> PROBLEM DETAILS
Set down word for word each line from the start of the listing through the line that contains "const SIDE_LEAN = 56;", both included.

> RECORDED INFORMATION
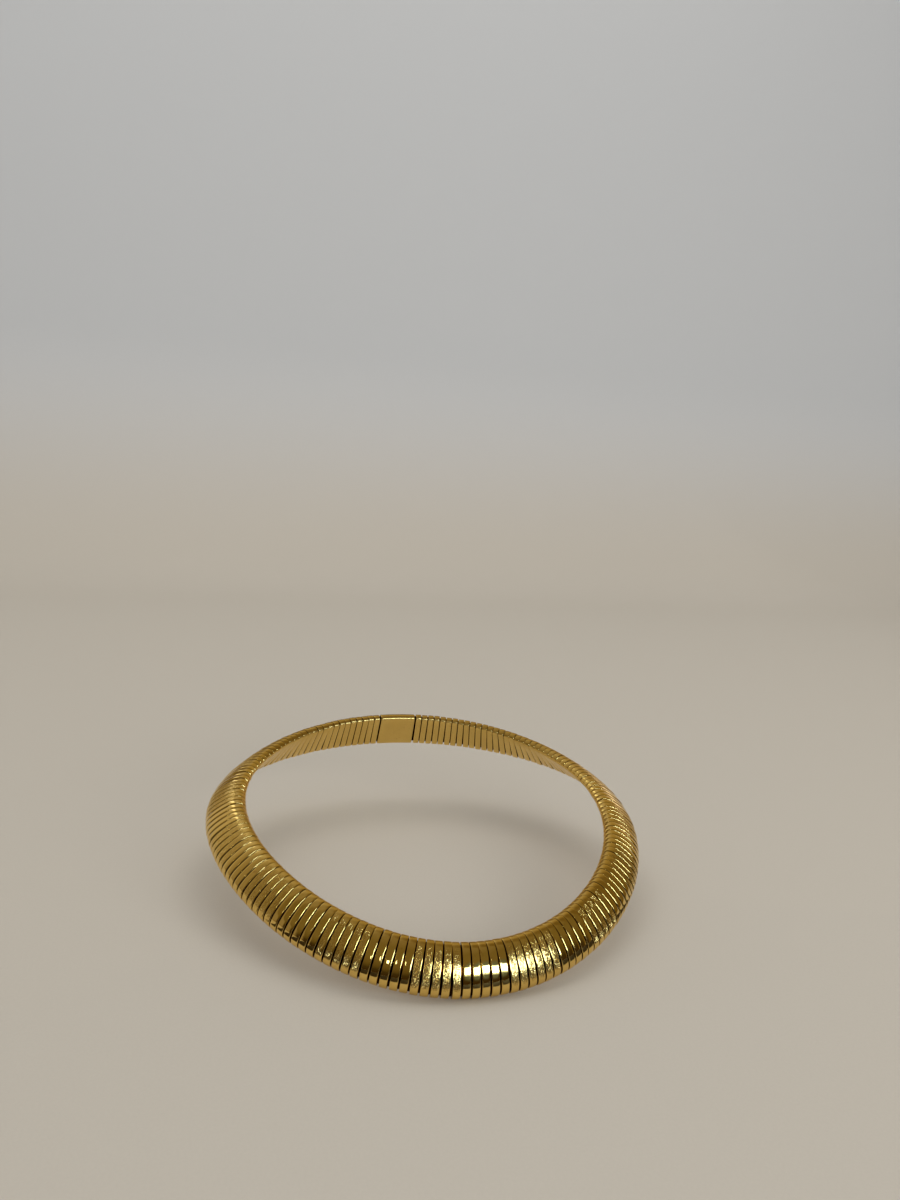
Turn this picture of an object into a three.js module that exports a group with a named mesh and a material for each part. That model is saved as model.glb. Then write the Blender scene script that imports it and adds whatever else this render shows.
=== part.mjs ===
// A collar necklace of domed links that fan round the neck and are joined by a clasp at the nape.
// Millimetres, +Z up, throat towards -Y. The origin is the middle of the neck opening.
import * as THREE from "three";

// The loop is the closed line that the links are threaded on: a rounded oval seen from above,
// low at the throat and high at the nape.
const LOOP_WIDTH = 131;
const LOOP_DEPTH = 131;
const LOOP_FULLNESS = 0.012; // share by which the oval swells between its four ends
const SIDE_SETBACK = 7; // how far the widest place lies behind the middle
const THROAT_FALL = 24.5; // how far the throat lies below the nape
const THROAT_DIP = 0.09; // share of the fall that is gathered at the throat and the nape
const SIDE_RISE = 4.5; // how far the sides stand above the middle height

// The links lean back on the shoulders: degrees that their domes look up from level.
const END_LEAN = 27;
const SIDE_LEAN = 56;

// The links' section is a D: a flat back, edges that curl under and a dome.
const BAND_WIDTH = 14;
const BAND_THICKNESS = 4.7;
const BACK_SET = 2.4; // the flat back lies this far inside the loop
const EDGE_CURL = 0.9; // height of the curled edges above the flat back
const EDGE_TUCK = 0.9; // how far each edge turns in under the dome
const DOME_POWER = 2.5; // 2 is an ellipse, more is squarer
const DOME_FACETS = 8;
const BACK_FACETS = 2;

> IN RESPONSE
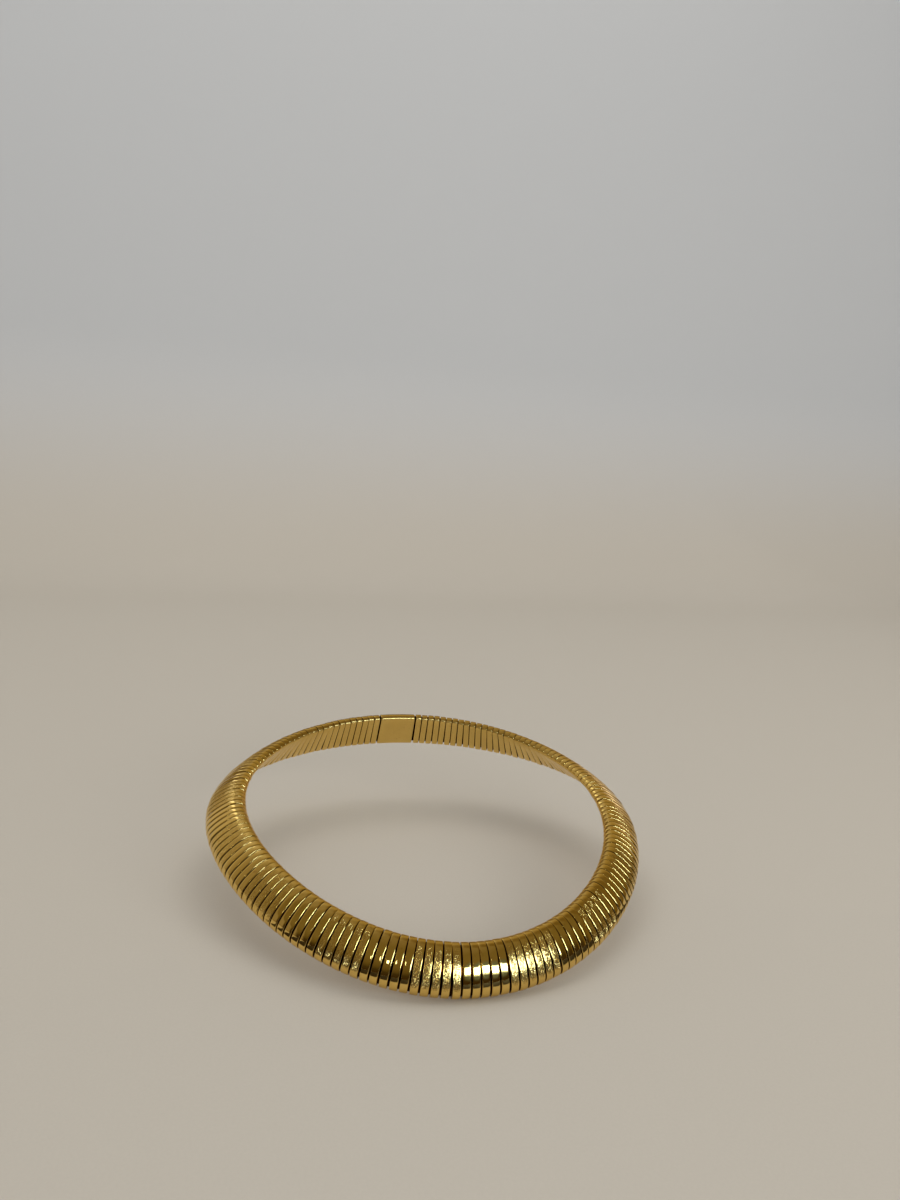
Turn this picture of an object into a three.js module that exports a group with a named mesh and a material for each part. That model is saved as model.glb. Then write the Blender scene script that imports it and adds whatever else this render shows.
=== part.mjs ===
// A collar necklace of domed links that fan round the neck and are joined by a clasp at the nape.
// Millimetres, +Z up, throat towards -Y. The origin is the middle of the neck opening.
import * as THREE from "three";

// The loop is the closed line that the links are threaded on: a rounded oval seen from above,
// low at the throat and high at the nape.
const LOOP_WIDTH = 131;
const LOOP_DEPTH = 131;
const LOOP_FULLNESS = 0.012; // share by which the oval swells between its four ends
const SIDE_SETBACK = 7; // how far the widest place lies behind the middle
const THROAT_FALL = 24.5; // how far the throat lies below the nape
const THROAT_DIP = 0.09; // share of the fall that is gathered at the throat and the nape
const SIDE_RISE = 4.5; // how far the sides stand above the middle height

// The links lean back on the shoulders: degrees that their domes look up from level.
const END_LEAN = 27;
const SIDE_LEAN = 56;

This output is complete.